### CHALLENGE
Go from the first line to the line with "bpy.context.scene.collection.objects.link(floor)" and return those lines verbatim, ends included.

===== DATASET EXTRACT =====

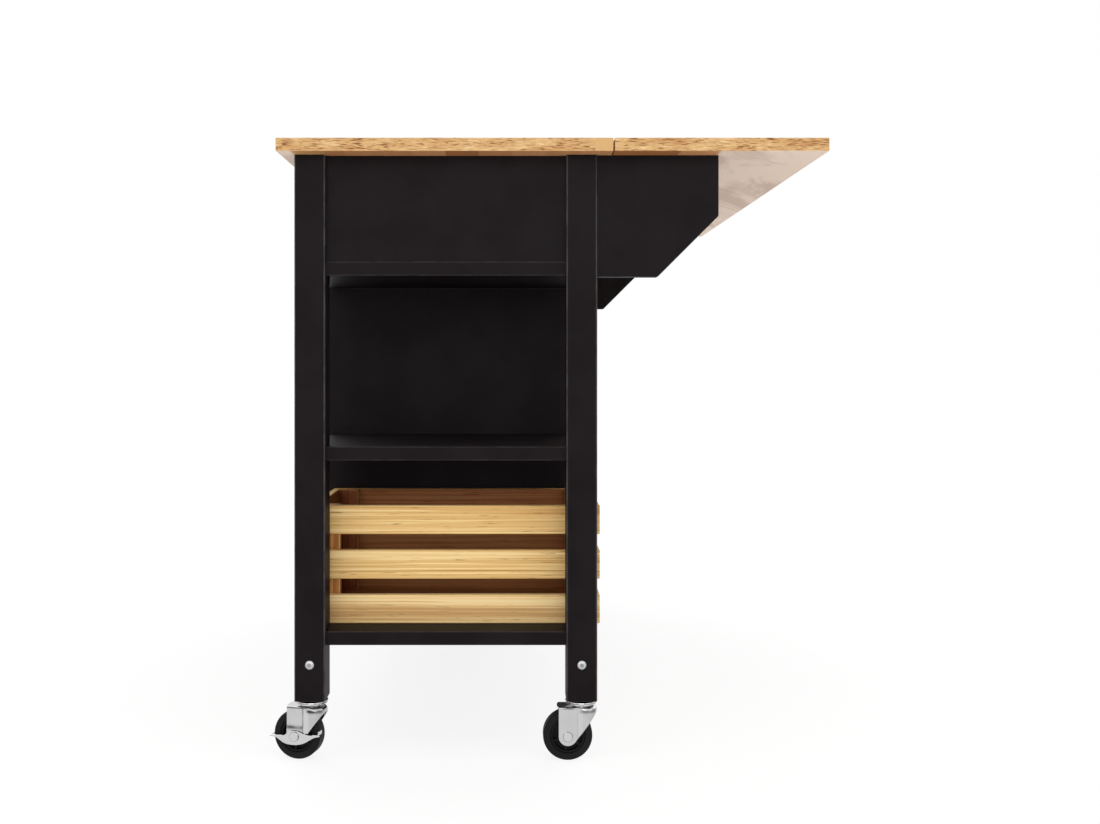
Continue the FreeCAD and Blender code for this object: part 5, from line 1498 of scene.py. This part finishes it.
class ISLAND_OT_dress(PieceOperator, bpy.types.Operator):
    """Give each part that is still shown as it came its material"""

    bl_idname = "island.dress"
    bl_label = "Finish the other parts"

    def execute(self, context):
        for row in frame["record"]["subparts"]:
            mesh = frame["nodes"][row["node"]].data
            mesh.materials.clear()
            mesh.materials.append(look(row["material_slot"]))
        return {"FINISHED"}


def seen_directly(t):
    """1 for rays from the camera, from reflections and through glass."""
    path = t.add("LightPath").outputs
    direct = t.math("MAXIMUM", path["Is Camera Ray"], path["Is Glossy Ray"])
    return t.math("MAXIMUM", direct, path["Is Transmission Ray"])


def make_floor(stage):
    """A wide flat floor that looks white where no shadow falls, and keeps the object's shadow."""
    t, inputs = new_material("studio_floor", Roughness=0.9, Specular_IOR_Level=0.0)
    t.feed(inputs["Base Color"], t.blend(seen_directly(t), colour("floor", "stage"),
                                         colour("floor_seen", "stage")))
    t.feed(inputs["Emission Color"], (1, 1, 1, 1))
    t.feed(inputs["Emission Strength"],
           t.spread(seen_directly(t), 0, 1, stage.floor_fill, stage.floor_glow))
    mesh = bpy.data.meshes.new("studio_floor")
    reach = 40.0
    mesh.from_pydata([(-reach, -reach, 0), (reach, -reach, 0), (reach, reach, 0), (-reach, reach, 0)],
                     [], [(0, 1, 2, 3)])
    mesh.materials.append(look("studio_floor"))
    floor = bpy.data.objects.new("studio_floor", mesh)
    bpy.context.scene.collection.objects.link(floor)


def make_world(stage):
    """Even light from all round, and white behind the object."""
    world = bpy.data.worlds.new("studio")
    bpy.context.scene.world = world
    world.use_nodes = True
    t = Tree(world.node_tree)
    even = (stage.sky, stage.sky, stage.sky, 1)
    t.feed(world.node_tree.nodes["Background"].inputs["Color"],
           t.blend(seen_directly(t), even, (1, 1, 1, 1)))


LAMPS = (  # name, azimuth and elevation in degrees, power, spread in degrees
    ("front", 0, 9, 0.30, 40), ("front_left", -45, 35, 0.12, 50), ("front_right", 50, 30, 0.12, 50),
    ("rear_left", -140, 35, 0.18, 50), ("rear_right", 140, 35, 0.18, 50), ("above", 0, 86, 0.12, 70))


def make_lamps(stage):
    """Soft suns from the front, both front corners, both rear corners and above."""
    for name, azimuth, elevation, power, spread in LAMPS:
        data = bpy.data.lights.new(name, "SUN")
        data.energy = power * stage.lamps * math.pi
        data.angle = math.radians(spread)
        lamp = bpy.data.objects.new(name, data)
        lamp.rotation_euler = (math.radians(90 - elevation), 0, math.radians(azimuth))
        bpy.context.scene.collection.objects.link(lamp)


def make_camera(stage):
    """The photo's view: level, along +y, a little to the right of the frame's front face."""
    near_low, _ = size_of("leg_near_front")
    data = bpy.data.cameras.new("eye")
    data.lens, data.sensor_width = stage.focal, 36
    data.shift_x, data.shift_y = stage.shift
    data.clip_start, data.clip_end = 0.05, 200
    eye = bpy.data.objects.new("eye", data)
    eye.location = (near_low[0] + stage.eye_side, near_low[1] - stage.eye_distance, stage.eye_height)
    eye.rotation_euler = (math.radians(90), 0, 0)
    bpy.context.scene.collection.objects.link(eye)
    bpy.context.scene.camera = eye


class ISLAND_OT_stage(PieceOperator, bpy.types.Operator):
    """Make the floor, the lamps, the world and the camera"""

    bl_idname = "island.stage"
    bl_label = "Stage"

    def execute(self, context):
        for make in (make_floor, make_world, make_lamps, make_camera):
            make(settings("stage"))
        context.scene.view_settings.view_transform = "Standard"
        return {"FINISHED"}


# ---------------------------------------------------------------- panel and registration

PIECE_OPERATORS = (
    ISLAND_OT_finishes, ISLAND_OT_dress, ISLAND_OT_worktop, ISLAND_OT_drop_leaf,
    ISLAND_OT_supports, ISLAND_OT_legs, ISLAND_OT_level_boards, ISLAND_OT_panels, ISLAND_OT_crate,
    ISLAND_OT_doors, ISLAND_OT_drawers, ISLAND_OT_runners, ISLAND_OT_hinges, ISLAND_OT_bolts,
    ISLAND_OT_mounts, ISLAND_OT_forks, ISLAND_OT_levers, ISLAND_OT_wheels, ISLAND_OT_stage,
)
SETTING_GROUPS = {"wood": IslandWood, "finish": IslandFinish, "edges": IslandEdges,
                  "hinges": IslandHinges, "crate": IslandCrate, "drawers": IslandDrawers,
                  "casters": IslandCasters, "stage": IslandStage}


class ISLAND_PT_panel(bpy.types.Panel):
    """The island's settings and the operators that make its pieces"""

    bl_idname = "ISLAND_PT_panel"
    bl_label = "Kitchen island"
    bl_space_type = "VIEW_3D"
    bl_region_type = "UI"
    bl_category = "Island"

    def draw(self, context):
        for name, group in SETTING_GROUPS.items():
            box = self.layout.box()
            box.label(text=name.capitalize())
            for key in group.__annotations__:
                box.prop(settings(name), key)
        for operator in PIECE_OPERATORS:
            self.layout.operator(operator.bl_idname)


def register():
    for group in SETTING_GROUPS.values():
        bpy.utils.register_class(group)
    for operator in PIECE_OPERATORS:
        bpy.utils.register_class(operator)
    bpy.utils.register_class(ISLAND_PT_panel)
    for name, group in SETTING_GROUPS.items():
        setattr(bpy.types.Scene, "island_" + name, bpy.props.PointerProperty(type=group))


def unregister():
    for name in SETTING_GROUPS:
        delattr(bpy.types.Scene, "island_" + name)
    bpy.utils.unregister_class(ISLAND_PT_panel)
    for operator in reversed(PIECE_OPERATORS):
        bpy.utils.unregister_class(operator)
    for group in reversed(SETTING_GROUPS.values()):
        bpy.utils.unregister_class(group)


def main():
    register()
    for operator in PIECE_OPERATORS:
        group, name = operator.bl_idname.split(".")
        getattr(getattr(bpy.ops, group), name)()


if __name__ == "__main__":
    main()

=====

### FULL RESPONSE
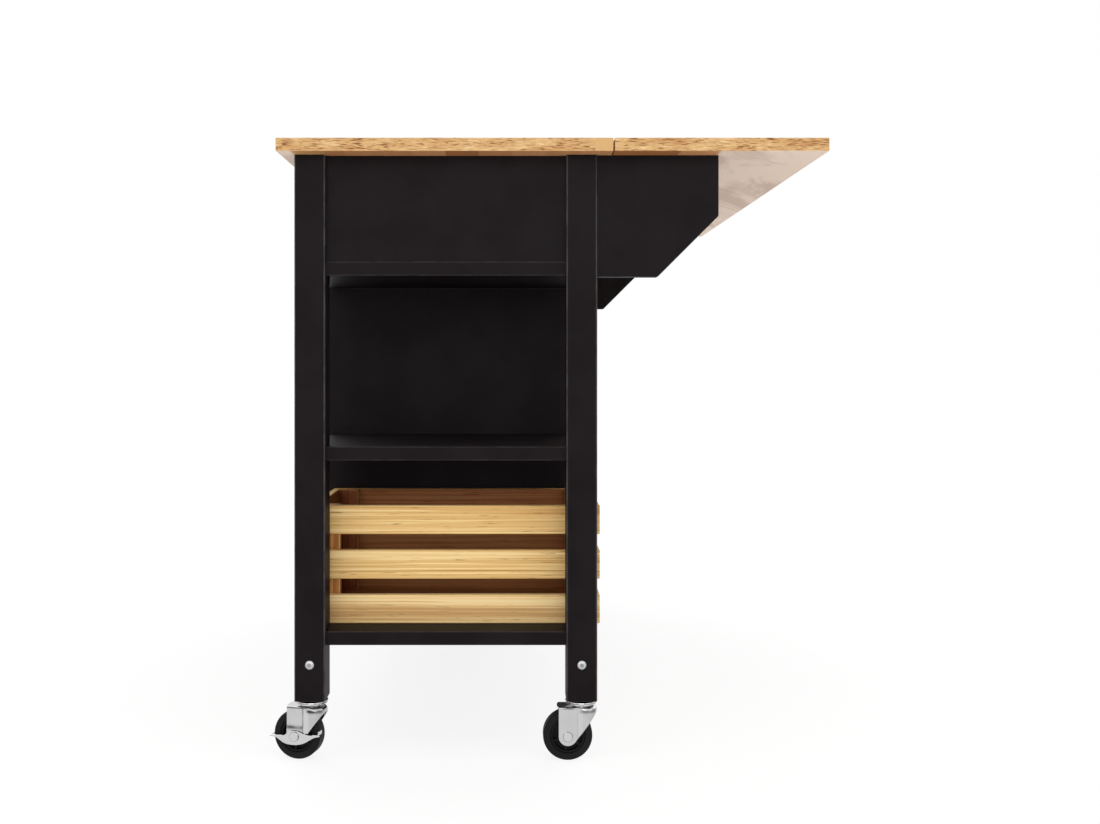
Continue the FreeCAD and Blender code for this object: part 5, from line 1498 of scene.py. This part finishes it.
class ISLAND_OT_dress(PieceOperator, bpy.types.Operator):
    """Give each part that is still shown as it came its material"""

    bl_idname = "island.dress"
    bl_label = "Finish the other parts"

    def execute(self, context):
        for row in frame["record"]["subparts"]:
            mesh = frame["nodes"][row["node"]].data
            mesh.materials.clear()
            mesh.materials.append(look(row["material_slot"]))
        return {"FINISHED"}


def seen_directly(t):
    """1 for rays from the camera, from reflections and through glass."""
    path = t.add("LightPath").outputs
    direct = t.math("MAXIMUM", path["Is Camera Ray"], path["Is Glossy Ray"])
    return t.math("MAXIMUM", direct, path["Is Transmission Ray"])


def make_floor(stage):
    """A wide flat floor that looks white where no shadow falls, and keeps the object's shadow."""
    t, inputs = new_material("studio_floor", Roughness=0.9, Specular_IOR_Level=0.0)
    t.feed(inputs["Base Color"], t.blend(seen_directly(t), colour("floor", "stage"),
                                         colour("floor_seen", "stage")))
    t.feed(inputs["Emission Color"], (1, 1, 1, 1))
    t.feed(inputs["Emission Strength"],
           t.spread(seen_directly(t), 0, 1, stage.floor_fill, stage.floor_glow))
    mesh = bpy.data.meshes.new("studio_floor")
    reach = 40.0
    mesh.from_pydata([(-reach, -reach, 0), (reach, -reach, 0), (reach, reach, 0), (-reach, reach, 0)],
                     [], [(0, 1, 2, 3)])
    mesh.materials.append(look("studio_floor"))
    floor = bpy.data.objects.new("studio_floor", mesh)
    bpy.context.scene.collection.objects.link(floor)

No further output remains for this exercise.